● WORK REQUIRED
Pull out every line with the word "axes" from the entries below.

● EXERCISE MATERIAL
=-=-=

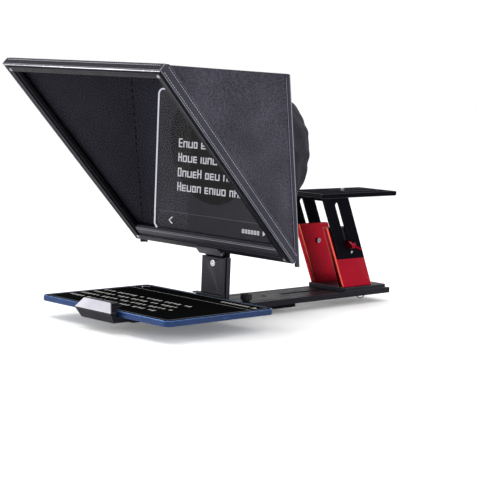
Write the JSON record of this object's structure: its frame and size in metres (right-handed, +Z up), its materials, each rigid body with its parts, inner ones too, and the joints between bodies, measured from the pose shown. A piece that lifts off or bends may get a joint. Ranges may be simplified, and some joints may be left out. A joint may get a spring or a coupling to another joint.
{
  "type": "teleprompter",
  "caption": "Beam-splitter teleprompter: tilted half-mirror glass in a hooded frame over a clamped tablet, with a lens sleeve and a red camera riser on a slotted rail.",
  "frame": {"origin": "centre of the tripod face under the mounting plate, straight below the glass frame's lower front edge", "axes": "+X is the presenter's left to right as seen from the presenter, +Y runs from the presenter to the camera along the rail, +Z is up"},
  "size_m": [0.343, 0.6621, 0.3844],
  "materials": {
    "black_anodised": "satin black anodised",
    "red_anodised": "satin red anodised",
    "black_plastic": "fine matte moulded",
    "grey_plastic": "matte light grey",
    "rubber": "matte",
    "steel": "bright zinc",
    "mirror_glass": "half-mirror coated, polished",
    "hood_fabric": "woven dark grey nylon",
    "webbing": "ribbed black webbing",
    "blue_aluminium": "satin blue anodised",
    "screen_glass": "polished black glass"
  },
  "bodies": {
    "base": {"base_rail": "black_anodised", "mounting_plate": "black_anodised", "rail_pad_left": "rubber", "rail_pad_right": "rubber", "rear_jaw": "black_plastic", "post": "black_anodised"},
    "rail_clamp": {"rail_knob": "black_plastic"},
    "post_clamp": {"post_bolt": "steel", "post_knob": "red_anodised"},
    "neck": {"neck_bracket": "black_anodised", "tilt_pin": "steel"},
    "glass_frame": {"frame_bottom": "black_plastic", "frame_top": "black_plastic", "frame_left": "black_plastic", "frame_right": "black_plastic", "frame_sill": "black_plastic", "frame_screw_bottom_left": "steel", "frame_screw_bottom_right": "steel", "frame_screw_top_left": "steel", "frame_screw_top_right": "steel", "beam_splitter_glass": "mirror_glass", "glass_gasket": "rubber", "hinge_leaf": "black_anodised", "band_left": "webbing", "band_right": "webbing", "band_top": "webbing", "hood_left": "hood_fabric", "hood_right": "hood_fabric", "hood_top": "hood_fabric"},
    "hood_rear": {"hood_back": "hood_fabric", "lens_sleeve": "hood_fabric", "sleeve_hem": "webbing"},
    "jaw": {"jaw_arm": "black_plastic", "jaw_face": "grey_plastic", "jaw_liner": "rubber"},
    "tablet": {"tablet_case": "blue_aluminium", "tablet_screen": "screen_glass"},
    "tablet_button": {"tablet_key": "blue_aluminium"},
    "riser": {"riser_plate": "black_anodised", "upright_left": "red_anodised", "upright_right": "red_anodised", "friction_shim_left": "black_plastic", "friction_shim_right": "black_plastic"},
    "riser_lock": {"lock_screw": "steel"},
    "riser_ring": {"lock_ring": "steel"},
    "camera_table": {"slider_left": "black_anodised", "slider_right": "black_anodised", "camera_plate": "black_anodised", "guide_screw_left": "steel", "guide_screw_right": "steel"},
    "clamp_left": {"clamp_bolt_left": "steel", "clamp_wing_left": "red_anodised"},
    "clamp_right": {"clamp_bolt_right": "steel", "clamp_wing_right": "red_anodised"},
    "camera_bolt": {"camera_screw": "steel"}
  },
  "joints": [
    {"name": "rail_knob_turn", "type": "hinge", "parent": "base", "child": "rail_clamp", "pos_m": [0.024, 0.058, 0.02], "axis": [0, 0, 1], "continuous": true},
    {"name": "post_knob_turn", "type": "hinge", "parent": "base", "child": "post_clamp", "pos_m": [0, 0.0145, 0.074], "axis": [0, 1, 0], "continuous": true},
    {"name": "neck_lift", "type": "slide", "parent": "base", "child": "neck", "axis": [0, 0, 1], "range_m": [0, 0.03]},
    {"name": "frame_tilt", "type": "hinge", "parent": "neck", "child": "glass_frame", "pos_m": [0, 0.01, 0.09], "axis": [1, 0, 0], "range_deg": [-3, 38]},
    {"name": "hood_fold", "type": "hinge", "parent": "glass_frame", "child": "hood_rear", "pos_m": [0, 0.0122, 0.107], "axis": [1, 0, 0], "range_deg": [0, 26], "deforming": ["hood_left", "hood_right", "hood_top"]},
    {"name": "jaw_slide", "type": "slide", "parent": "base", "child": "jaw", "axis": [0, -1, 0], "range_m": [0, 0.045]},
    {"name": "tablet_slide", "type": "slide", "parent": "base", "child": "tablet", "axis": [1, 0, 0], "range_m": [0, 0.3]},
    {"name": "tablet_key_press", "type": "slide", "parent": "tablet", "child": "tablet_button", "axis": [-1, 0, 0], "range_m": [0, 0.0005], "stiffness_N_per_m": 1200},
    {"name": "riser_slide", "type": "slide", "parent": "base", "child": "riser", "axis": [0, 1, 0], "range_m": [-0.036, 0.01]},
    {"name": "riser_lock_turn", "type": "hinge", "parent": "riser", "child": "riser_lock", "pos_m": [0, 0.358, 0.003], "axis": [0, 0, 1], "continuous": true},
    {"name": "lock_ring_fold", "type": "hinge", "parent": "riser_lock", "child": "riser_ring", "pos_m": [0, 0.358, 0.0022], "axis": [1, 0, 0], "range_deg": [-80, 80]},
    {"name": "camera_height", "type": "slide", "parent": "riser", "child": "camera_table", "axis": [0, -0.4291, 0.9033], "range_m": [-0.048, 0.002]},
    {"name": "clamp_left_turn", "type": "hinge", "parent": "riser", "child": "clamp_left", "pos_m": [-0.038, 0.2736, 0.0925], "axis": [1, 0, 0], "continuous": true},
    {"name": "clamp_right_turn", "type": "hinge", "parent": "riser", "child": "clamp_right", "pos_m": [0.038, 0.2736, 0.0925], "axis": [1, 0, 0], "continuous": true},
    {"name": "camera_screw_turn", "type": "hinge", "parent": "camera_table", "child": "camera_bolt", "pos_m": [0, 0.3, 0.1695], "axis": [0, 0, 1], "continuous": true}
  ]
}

=-=-=

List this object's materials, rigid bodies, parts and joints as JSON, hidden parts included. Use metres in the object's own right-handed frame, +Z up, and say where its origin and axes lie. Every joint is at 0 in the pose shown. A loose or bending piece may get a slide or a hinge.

=-=-=

● THE SOLUTION
  "frame": {"origin": "centre of the tripod face under the mounting plate, straight below the glass frame's lower front edge", "axes": "+X is the presenter's left to right as seen from the presenter, +Y runs from the presenter to the camera along the rail, +Z is up"},
List this object's materials, rigid bodies, parts and joints as JSON, hidden parts included. Use metres in the object's own right-handed frame, +Z up, and say where its origin and axes lie. Every joint is at 0 in the pose shown. A loose or bending piece may get a slide or a hinge.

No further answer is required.